**INSTRUCTIONS TO FOLLOW:** Each line from the one containing "tub_floor();" through the one containing "from mathutils.geometry import" must be echoed exactly, endpoints included, and every other line omitted.

------------------------------------

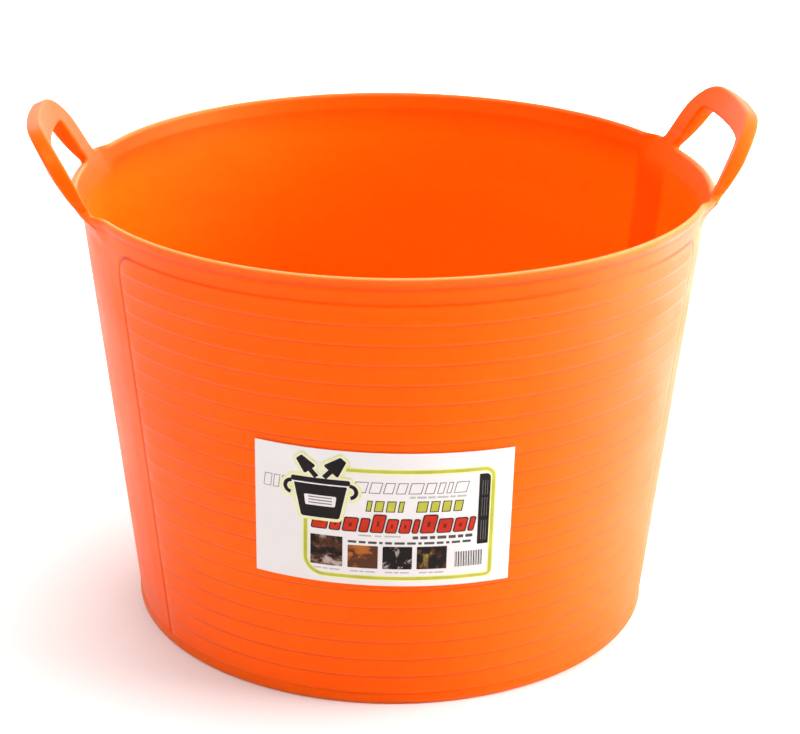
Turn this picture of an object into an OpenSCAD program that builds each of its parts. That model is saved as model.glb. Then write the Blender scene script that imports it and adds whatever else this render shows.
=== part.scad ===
// Flexible mixing tub: a tapered round tub with a ribbed wall and two loop handles.
// The origin is the centre of the base. +Z is up, the handles lie along X, the label faces -Y.

/* [Tub] */
// Outside diameter of the rim
rim_d = 450; // [440:1:460]
// Outside diameter of the wall at the floor
base_d = 380; // [370:1:390]
// Height of the rim above the floor it stands on
rim_z = 324; // [300:1:340]
// Thickness of the side wall
wall_t = 3.2; // [2.5:0.1:4]

/* [Foot and floor] */
// Height of the foot ring
foot_h = 9; // [7:0.5:12]
// How far the foot ring stands out from the wall
foot_out = 1.4; // [1:0.1:2.5]
// Radial width of the foot ring
foot_w = 7.5; // [6:0.5:10]
// Radius of the foot ring's outer bottom edge
foot_edge_r = 2.5; // [1:0.5:4]
// Thickness of the tub's floor
floor_t = 4; // [3:0.5:6]
// Gap between the floor and the ground
floor_lift = 2.5; // [1.5:0.5:3.5]
// Diameter of the moulding gate under the floor
gate_d = 24; // [16:1:40]

/* [Ribbed panels] */
// Number of bands in each ribbed panel
band_count = 21; // [10:1:30]
// Half of the angle that a ribbed panel covers
panel_half = 62.5; // [50:0.5:66]
// Thickness of a panel at the top of each band
panel_t = 0.6; // [0.4:0.1:1]
// How far each band flares out towards its lower edge
band_flare = 0.9; // [0.5:0.1:1.2]

/* [Rim] */
// Height of the rim section above the side wall
rim_h = 19; // [16:0.5:24]
// Height of the thick lip along the rim's top
lip_h = 7; // [5:0.5:9]
// How far the lip stands out from the wall
lip_out = 1.2; // [1:0.1:2.5]
// How far the lip stands in from the wall
lip_in = 1; // [0.5:0.1:1.5]
// Radius that rounds the lip's top edges
lip_edge_r = 2; // [1:0.5:2.5]

/* [Handles] */
// Angle between a handle and the vertical
handle_lean = 23; // [18:1:28]
// Thickness of a handle's bar
handle_t = 10.5; // [9:0.5:12]
// Length of a handle up its slope from its root
handle_l = 75; // [70:1:84]
// Half width of a handle at its root
handle_root_w = 80; // [78:1:82]
// Half width of a handle at its top, before the corners are rounded
handle_top_w = 64; // [60:1:68]
// Radius of the handle's top corners
handle_corner_r = 40; // [30:1:44]
// Height of the finger hole's lower edge up the slope
hole_base = 18; // [17:0.5:19]
// Height of the finger hole's upper edge up the slope
hole_top = 55; // [54:0.5:60]
// Half width of the finger hole at its lower edge
hole_base_w = 59; // [57:0.5:60]
// Half width of the finger hole at its upper edge
hole_top_w = 47; // [44:0.5:50]
// Radius of the finger hole's upper corners
hole_corner_r = 9; // [6:0.5:12]
// Height up the slope where the rim starts to thicken into a handle
sill_low = 11; // [9:0.5:13]
// Thickness of the sill under the finger hole
sill_t = 5.6; // [5:0.1:7]
// Thickness of a leg at the flex axis
leg_t = 8.8; // [8:0.1:9.5]
// Height up the slope where a leg reaches the handle's full thickness
full_h = 46; // [42:0.5:50]
// Half of the angle that a handle's root covers on the rim
root_half = 22; // [21:0.5:23]

/* [Handle flex line] */
// Height of the flex axis up the slope
flex_h = 32; // [31:0.5:33]
// Radius of the rounded foot of each handle leg
flex_r = 9; // [8.8:0.1:9.4]
// Gap between a leg's foot and its seat
flex_gap = 0.3; // [0.2:0.05:0.4]

/* [Label] */
// Width of the label, straight across
label_w = 170.4; // [140:0.1:200]
// Direction that the label's centre faces, seen from above
label_az = -98; // [-110:1:-90]
// Height of the label's lower edge
label_z = 98; // [80:1:110]
// Height of the label
label_h = 102; // [80:1:120]
// Thickness of the label
label_t = 0.3; // [0.2:0.05:0.5]

/* [Hidden] */
$fn = 96;
ORANGE = [1, 0.38, 0];
DEEP_ORANGE = [0.93, 0.33, 0.02];
WHITE = [0.97, 0.95, 0.94];
base_r = base_d / 2;
// The lip overhangs the wall, so the wall's own radius at the rim is smaller
top_r = rim_d / 2 - lip_out;
wall_top = rim_z - rim_h;
root_r = wall_r(wall_top) - wall_t;
band_h = (wall_top - foot_h) / band_count;
flex_z = root_point(flex_h, handle_t / 2)[1];
leg_outer = side_at(flex_h, handle_root_w, handle_top_w, 0, handle_l);
leg_inner = side_at(flex_h, hole_base_w, hole_top_w, hole_base, hole_top);
leg_mid = (leg_outer + leg_inner) / 2;
// The flex axis runs straight along Y through the middle of both legs
flex_x = sqrt(pow(root_point(flex_h, handle_t / 2)[0], 2) - pow(leg_mid, 2));

// Outside radius of the smooth wall at height z
function wall_r(z) = base_r + (top_r - base_r) * z / rim_z;

// Section point of a handle: h up its slope from the root, k outwards through its thickness
function root_point(h, k) = [
    root_r + h * sin(handle_lean) + k * cos(handle_lean),
    wall_top + h * cos(handle_lean) - k * sin(handle_lean)
];

// Half width at height h of a trapezoid with half width w0 at h0 and w1 at h1
function side_at(h, w0, w1, h0, h1) = w0 + (w1 - w0) * (h - h0) / (h1 - h0);

// Points of an arc of radius r that rounds corner b between a and c
function corner(a, b, c, r) =
    let (
        u = (a - b) / norm(a - b),
        v = (c - b) / norm(c - b),
        half = acos(u * v) / 2,
        centre = b + (u + v) / norm(u + v) * r / sin(half),
        from = b + u * r / tan(half) - centre,
        to = b + v * r / tan(half) - centre,
        steps = 8
    )
    [for (i = [0 : steps])
        let (mix = from * sin((90 - half) * 2 * (1 - i / steps)) + to * sin((90 - half) * 2 * i / steps))
        centre + mix / norm(mix) * r];

// Outer face of a handle: it swells from the wall's thickness at the sill to the full bar
function outer_face() = [
    root_point(sill_low, wall_t), root_point(hole_base, sill_t), root_point(flex_h, leg_t),
    root_point(full_h, handle_t), root_point(handle_l, handle_t)
];

// Outline across a handle and up its slope
function handle_outline() = concat(
    [[-handle_root_w, 0], [handle_root_w, 0]],
    corner([handle_root_w, 0], [handle_top_w, handle_l], [-handle_top_w, handle_l], handle_corner_r),
    corner([handle_top_w, handle_l], [-handle_top_w, handle_l], [-handle_root_w, 0], handle_corner_r)
);

// Outline of the finger hole
function hole_outline() = concat(
    [[-hole_base_w, hole_base], [hole_base_w, hole_base]],
    corner([hole_base_w, hole_base], [hole_top_w, hole_top], [-hole_top_w, hole_top], hole_corner_r),
    corner([hole_top_w, hole_top], [-hole_top_w, hole_top], [-hole_base_w, hole_base], hole_corner_r)
);

// A ring section turned through an angle centred on direction az
module sector(az, half, points) {
    rotate([0, 0, az - half])
        rotate_extrude(angle = 2 * half)
            polygon(points);
}

// A prism square to the right handle's slope, drawn across the handle and up the slope
module slope_prism(points) {
    reach = 40;
    translate([root_r, 0, wall_top])
        rotate([0, handle_lean, 0])
            rotate([90, 0, 90])
                translate([0, 0, -reach])
                    linear_extrude(2 * reach)
                        polygon(points);
}

// The right handle's bar as one curved arch, from its root to its top
module arch() {
    spare_angle = 4;
    intersection() {
        sector(0, root_half + spare_angle, concat(
            [root_point(0, 0), root_point(0, wall_t)],
            outer_face(),
            [root_point(handle_l, 0)]
        ));
        difference() {
            slope_prism(handle_outline());
            slope_prism(hole_outline());
        }
    }
}

// A bar along the right handle's flex axis, over each leg
module flex_bars(r, spare) {
    for (side = [-1, 1])
        translate([flex_x, side * leg_mid, flex_z])
            rotate([90, 0, 0])
                cylinder(r = r, h = leg_outer - leg_inner + spare, center = true);
}

// A block that holds everything over the flex axis
module over_flex_axis() {
    size = 600;
    translate([-size / 2, -size / 2, flex_z])
        cube(size);
}

module tub_floor() {
    color(DEEP_ORANGE)
        difference() {
            translate([0, 0, floor_lift])
                cylinder(r = base_r + foot_out - foot_w, h = floor_t);
            translate([0, 0, floor_lift - 1])
                cylinder(d = gate_d, h = 2);
        }
}

module foot_ring() {
    outer = base_r + foot_out;
    edge = [for (a = [0 : 15 : 90]) [
        outer - foot_edge_r + foot_edge_r * sin(a),
        foot_edge_r - foot_edge_r * cos(a)
    ]];
    color(DEEP_ORANGE)
        rotate_extrude()
            polygon(concat([[outer - foot_w, 0]], edge, [[outer, foot_h], [outer - foot_w, foot_h]]));
}

module side_wall() {
    color(ORANGE)
        rotate_extrude()
            polygon([
                [wall_r(foot_h) - wall_t, foot_h], [wall_r(foot_h), foot_h],
                [wall_r(wall_top), wall_top], [wall_r(wall_top) - wall_t, wall_top]
            ]);
}

// Bands like clapboards: each stands out furthest at its lower edge
module rib_panel(az) {
    bands = [for (i = [0 : band_count - 1])
        for (edge = [0, 1])
            let (z = wall_top - (i + edge) * band_h)
            [wall_r(z) + panel_t + band_flare * edge, z]];
    color(ORANGE)
        sector(az, panel_half, concat([[wall_r(foot_h), foot_h], [wall_r(wall_top), wall_top]], bands));
}

module front_rib_panel() {
    rib_panel(-90);
}

module back_rib_panel() {
    rib_panel(90);
}

// The rim between the two handles, with a thick lip along its top
module rim_arc(az) {
    outer = wall_r(rim_z) + lip_out;
    inner = wall_r(rim_z) - wall_t - lip_in;
    lip_z = rim_z - lip_h;
    turn = [0 : 15 : 90];
    outer_edge = [for (a = turn) [
        outer - lip_edge_r + lip_edge_r * cos(a),
        rim_z - lip_edge_r + lip_edge_r * sin(a)
    ]];
    inner_edge = [for (a = turn) [
        inner + lip_edge_r - lip_edge_r * sin(a),
        rim_z - lip_edge_r + lip_edge_r * cos(a)
    ]];
    color(ORANGE)
        sector(az, 90 - root_half, concat(
            [[wall_r(wall_top) - wall_t, wall_top], [wall_r(wall_top), wall_top]],
            [[wall_r(lip_z), lip_z], [outer, lip_z]],
            outer_edge,
            inner_edge,
            [[inner, lip_z], [wall_r(lip_z) - wall_t, lip_z - lip_in]]
        ));
}

module front_rim() {
    rim_arc(-90);
}

module back_rim() {
    rim_arc(90);
}

// Outline of a handle root: a sill wider than the sector that it trims, and two leg stubs
function root_outline() =
    let (
        spare = 20,
        wide = handle_root_w + spare,
        base_outer = side_at(hole_base, handle_root_w, handle_top_w, 0, handle_l),
        right = [
            [wide, -spare], [wide, hole_base], [base_outer, hole_base], [leg_outer, flex_h],
            [leg_inner, flex_h], [hole_base_w, hole_base]
        ]
    )
    concat(right, [for (i = [len(right) - 1 : -1 : 0]) [-right[i][0], right[i][1]]]);

// The sill under the finger hole and the two leg stubs, up to the flex axis
module handle_root() {
    past_the_leg = 8;
    color(ORANGE)
        difference() {
            intersection() {
                sector(0, root_half, concat(
                    [root_point(0, 0), [wall_r(wall_top), wall_top]],
                    outer_face(),
                    [root_point(handle_l, 0)]
                ));
                slope_prism(root_outline());
            }
            flex_bars(flex_r + flex_gap, past_the_leg);
        }
}

module right_handle_root() {
    handle_root();
}

module left_handle_root() {
    mirror([1, 0, 0])
        handle_root();
}

// The loop over the flex axis, on two rounded feet
module handle_loop() {
    color(ORANGE)
        union() {
            intersection() {
                arch();
                over_flex_axis();
            }
            flex_bars(flex_r, 0);
        }
}

module right_handle() {
    handle_loop();
}

module left_handle() {
    mirror([1, 0, 0])
        handle_loop();
}

// A rectangular sheet wrapped on the bands: upright planes cut its two sides
module label() {
    proud = panel_t + band_flare;
    top = label_z + label_h;
    spare_angle = 3;
    color(WHITE)
        intersection() {
            sector(label_az, asin(label_w / 2 / wall_r(label_z)) + spare_angle, [
                [wall_r(label_z) + proud, label_z], [wall_r(label_z) + proud + label_t, label_z],
                [wall_r(top) + proud + label_t, top], [wall_r(top) + proud, top]
            ]);
            rotate([0, 0, label_az])
                translate([0, -label_w / 2, 0])
                    cube([rim_d, label_w, rim_z]);
        }
}

tub_floor();
foot_ring();
side_wall();
front_rib_panel();
back_rib_panel();
front_rim();
back_rim();
left_handle_root();
right_handle_root();
left_handle();
right_handle();
label();
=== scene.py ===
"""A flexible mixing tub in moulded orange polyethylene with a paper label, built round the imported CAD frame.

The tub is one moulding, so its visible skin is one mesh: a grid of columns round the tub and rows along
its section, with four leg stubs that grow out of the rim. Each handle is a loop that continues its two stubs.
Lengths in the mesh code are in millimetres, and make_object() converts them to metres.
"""

from math import asin, cos, degrees, exp, hypot, radians, sin, sqrt, tan

import bmesh
import bpy
from mathutils import Matrix, Vector
from mathutils.geometry import tessellate_polygon


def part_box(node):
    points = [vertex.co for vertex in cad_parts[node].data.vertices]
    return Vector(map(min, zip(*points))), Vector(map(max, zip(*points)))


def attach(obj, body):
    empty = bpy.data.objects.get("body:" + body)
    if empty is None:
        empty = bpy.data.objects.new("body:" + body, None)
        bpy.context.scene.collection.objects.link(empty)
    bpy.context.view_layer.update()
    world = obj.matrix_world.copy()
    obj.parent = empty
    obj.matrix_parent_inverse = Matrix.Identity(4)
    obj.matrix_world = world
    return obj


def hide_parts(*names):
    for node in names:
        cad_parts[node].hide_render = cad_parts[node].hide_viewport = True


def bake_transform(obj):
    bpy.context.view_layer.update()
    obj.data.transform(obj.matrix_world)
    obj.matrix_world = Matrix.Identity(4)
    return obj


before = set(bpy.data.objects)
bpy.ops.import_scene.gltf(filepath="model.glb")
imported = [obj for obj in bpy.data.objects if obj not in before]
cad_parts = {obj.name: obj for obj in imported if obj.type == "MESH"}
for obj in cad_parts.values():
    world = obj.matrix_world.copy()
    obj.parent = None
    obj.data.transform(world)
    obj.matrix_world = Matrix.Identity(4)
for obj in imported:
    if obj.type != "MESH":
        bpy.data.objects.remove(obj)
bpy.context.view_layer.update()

MM = 0.001


def box_mm(node):
    """Lowest and highest corner of a CAD node, in millimetres."""
    low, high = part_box(node)
    return low / MM, high / MM


# ---------------------------------------------------------------- sizes from the frame, in millimetres
RIM_R = -box_mm("front_rim")[0].y
RIM_Z = box_mm("front_rim")[1].z
WALL_TOP = box_mm("side_wall")[1].z
WALL_TOP_R = box_mm("side_wall")[1].x
FOOT_TOP = box_mm("side_wall")[0].z
FOOT_R = box_mm("foot_ring")[1].x
FLOOR_R = box_mm("tub_floor")[1].x
FLOOR_LOW = box_mm("tub_floor")[0].z
FLOOR_HIGH = box_mm("tub_floor")[1].z
LABEL_LOW = box_mm("label")[0].z
LABEL_HIGH = box_mm("label")[1].z

# ---------------------------------------------------------------- sizes of the moulding
TAPER = 33.8 / 324
WALL_T = 3.2
FLOOR_FILLET = 9.0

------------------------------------

**SOLUTION FOR THIS PROBLEM:**
tub_floor();
foot_ring();
side_wall();
front_rib_panel();
back_rib_panel();
front_rim();
back_rim();
left_handle_root();
right_handle_root();
left_handle();
right_handle();
label();
=== scene.py ===
"""A flexible mixing tub in moulded orange polyethylene with a paper label, built round the imported CAD frame.

The tub is one moulding, so its visible skin is one mesh: a grid of columns round the tub and rows along
its section, with four leg stubs that grow out of the rim. Each handle is a loop that continues its two stubs.
Lengths in the mesh code are in millimetres, and make_object() converts them to metres.
"""

from math import asin, cos, degrees, exp, hypot, radians, sin, sqrt, tan

import bmesh
import bpy
from mathutils import Matrix, Vector
from mathutils.geometry import tessellate_polygon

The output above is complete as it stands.